Google, Cloudflare and Amazon Web Services (AWS) released advisories yesterday revealing the cause of the “Rapid Reset” attacks as CVE-2023-44487.

Google said its exploitation enabled malicious actors to launch a series of DDoS attacks that reached a peak of 398 million requests per second (rps). The previous largest was 46 million rps, it added.

Cloudflare revealed that it had mitigated over a thousand such attacks at 10 million rps, including 184 which were bigger than a previous record of 71 million rps.

It claimed that, although some of these attacks were launched using relatively small botnets of just 20,000 machines, the damage inflicted could be much higher if threat actors use larger botnets of hundreds of thousands or even millions of compromised computers.

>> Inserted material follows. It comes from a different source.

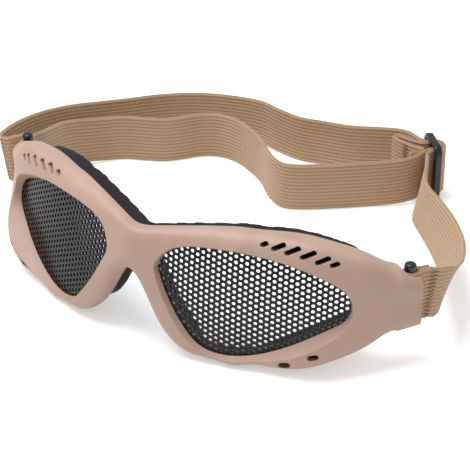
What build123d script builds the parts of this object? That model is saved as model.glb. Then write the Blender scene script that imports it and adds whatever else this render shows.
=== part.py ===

“Given that the entire web typically sees only between 1-3 billion requests per second, it’s not inconceivable that using this method could focus an entire web’s worth of requests on a small number of targets,” it warned.

Read more on DDoS attacks: Cloudflare Stops Largest HTTP DDoS Attack on Record

The HTTP/2 protocol allows multiple streams to be created over the same TCP connection, thus enabling web pages to be rendered more efficiently than in previous versions, explained OpenSSF.

“In a Rapid Reset attack, the attacker opens multiple new streams and quickly sends RST_FRAMEs to close them. This creates a heavy load on the server as it requires a lot of processing to create and rapidly destroy streams,” it continued.

“The compute capacity required by the server is much higher than that needed by the attacker. This could allow the attacker to cause the server to become overloaded and unresponsive with little effort.”

OpenSSF warned that several variants of this attack had also emerged since its discovery, “all of which take slightly different approaches to opening streams and sending RST_FRAMEs.”

However, all ultimately have the same outcome.

“Until patches are available, an appropriate mitigation strategy would be to close TCP connections with high create/RST_FRAME ratios. The ‘right’ ratio will depend highly on the application and its clients,” it added.

The vulnerability has been kept private until now to allow technology and cybersecurity companies to fix it.

“The good news is that many large technology companies such as Google and Amazon have already implemented mitigations for their customers,” concluded OpenSSF. “However, organizations that manage their own internet presence may have further work to do to secure their infrastructure against Rapid Reset.”